A third limitation derives from the dynamic character of equality as a legal concept referred to above. Its development into a much more multi-layered notion is not definite or finished, but ongoing. As the following chapters intend to show, the concepts of direct and indirect discrimination as well as the notions of positive discrimination or positive action seem to have become quite crystallized across jurisdictions, but lack of (reasonable) accommodation as a distinct form of discrimination and intersectional discrimination are still very much underdeveloped as legal concepts. As a consequence, the chapters discussing the latter are of a more tentative nature.
1.3 Terminology
As many jurisdictions may use the same words for different things or different words for the same things, a few remarks are in order about the terminology I use in this study. As a general starting point, I do not use any fixed definitions of the various notions of equality and discrimination figuring in this study as I try to capture their overarching features and look for commonalities in their understanding across jurisdictions. As a consequence, I use terminology rather loosely in a general sense and prefer formulations which span jurisdictions rather than wording particular to a specific jurisdictions. Nevertheless, as some of the terminology I use may not be self-evident or raise questions, some further explanation regarding the following terms may be useful to the reader. Of course, if I discuss particular equality standards or specific case law in a particular jurisdiction, I will use the corresponding terminology.

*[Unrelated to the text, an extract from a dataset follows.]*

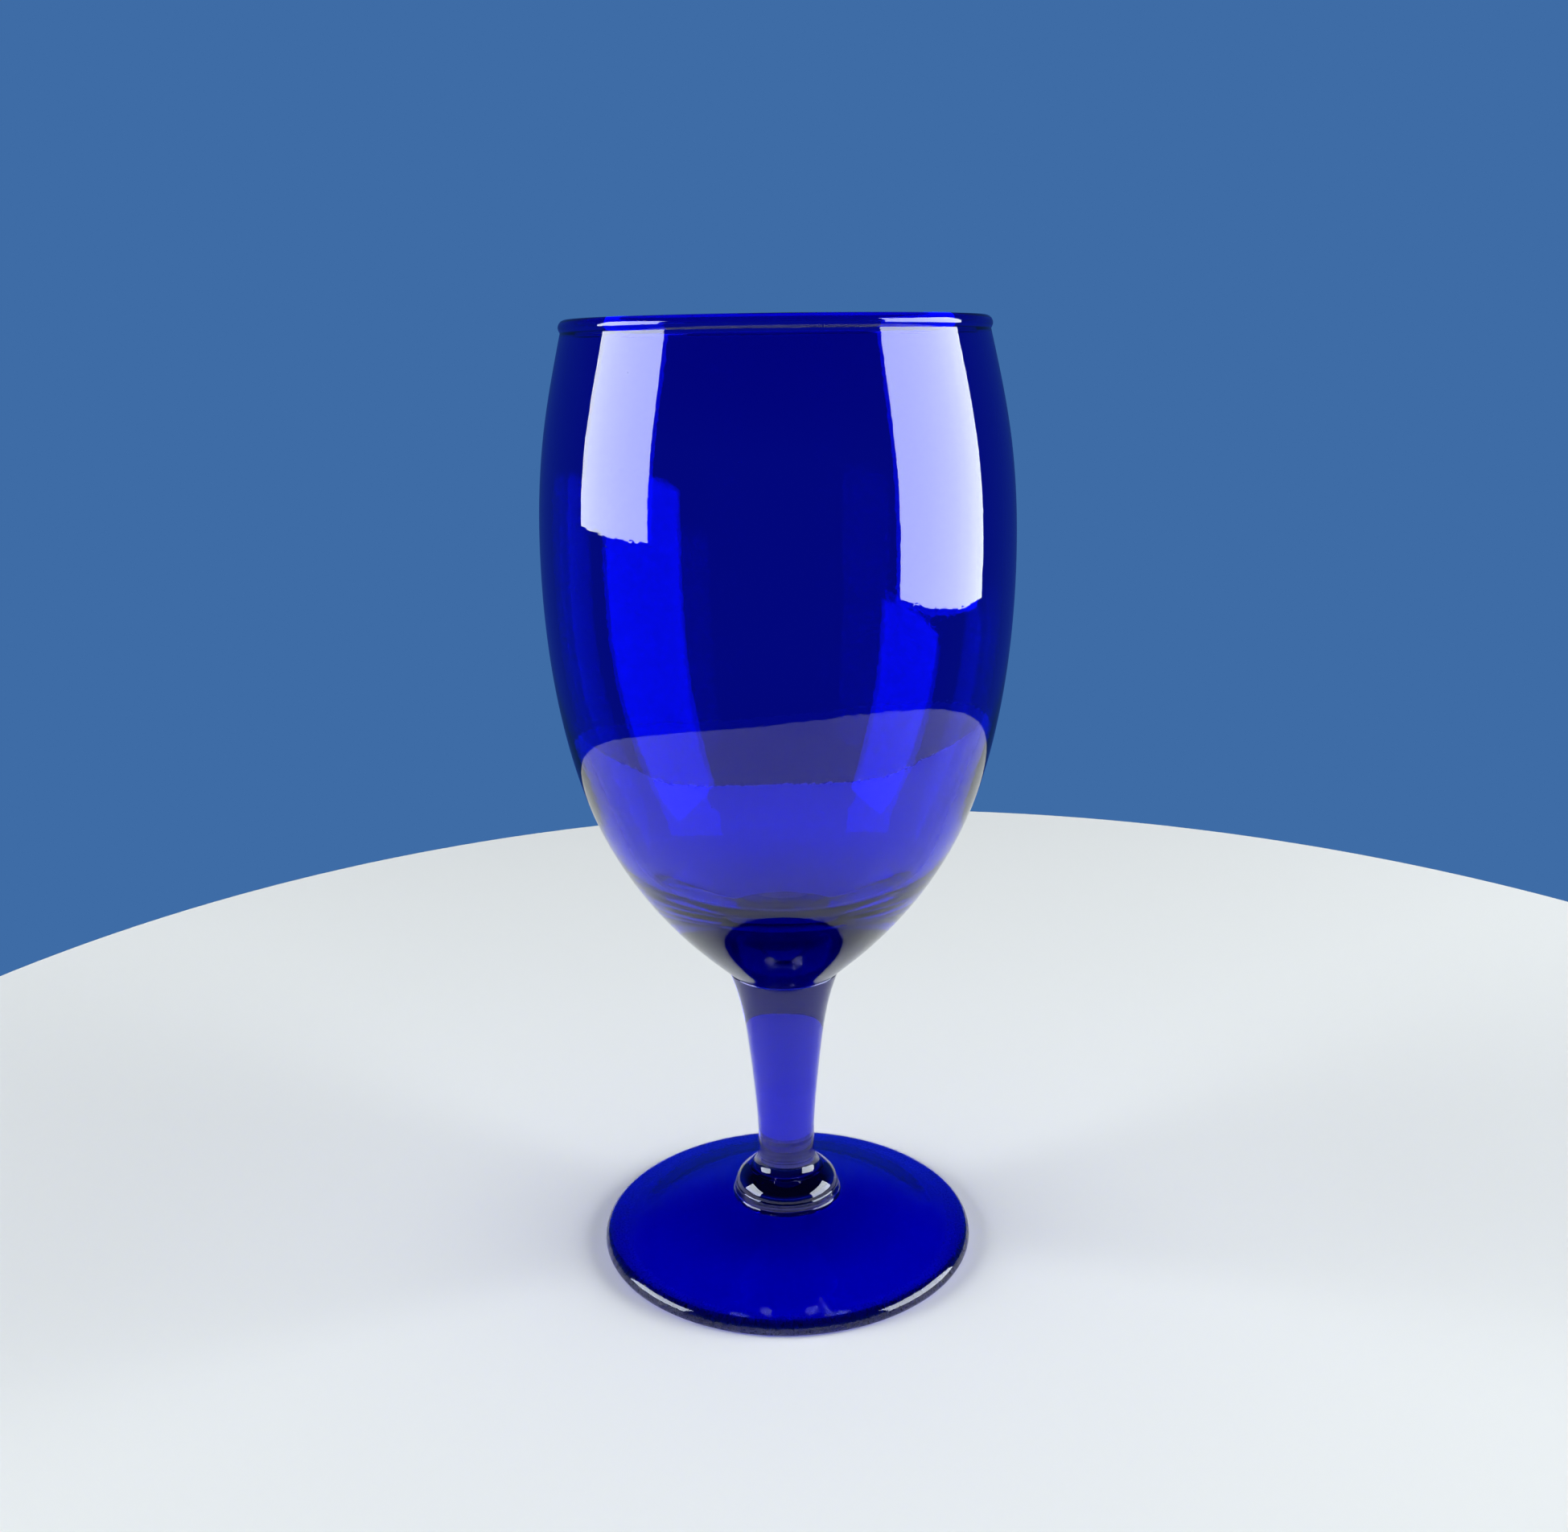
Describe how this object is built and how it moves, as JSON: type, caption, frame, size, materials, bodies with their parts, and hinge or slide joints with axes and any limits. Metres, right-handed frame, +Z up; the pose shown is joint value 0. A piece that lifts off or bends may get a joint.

1.3.1 Equality and Non-discrimination Standards
I use the terms ‘equality standards’ or ‘equality and non-discrimination standards’ interchangeably and as generic terms for all sorts of legal standards covering a right to equal treatment or non-discrimination. So they may cover a wide range of more specific formulations in terms of, for example, equal protection of the law, equality before the law, granting rights ‘without distinction’ or ‘without ‘discrimination’ of any kind or on particular grounds, et cetera.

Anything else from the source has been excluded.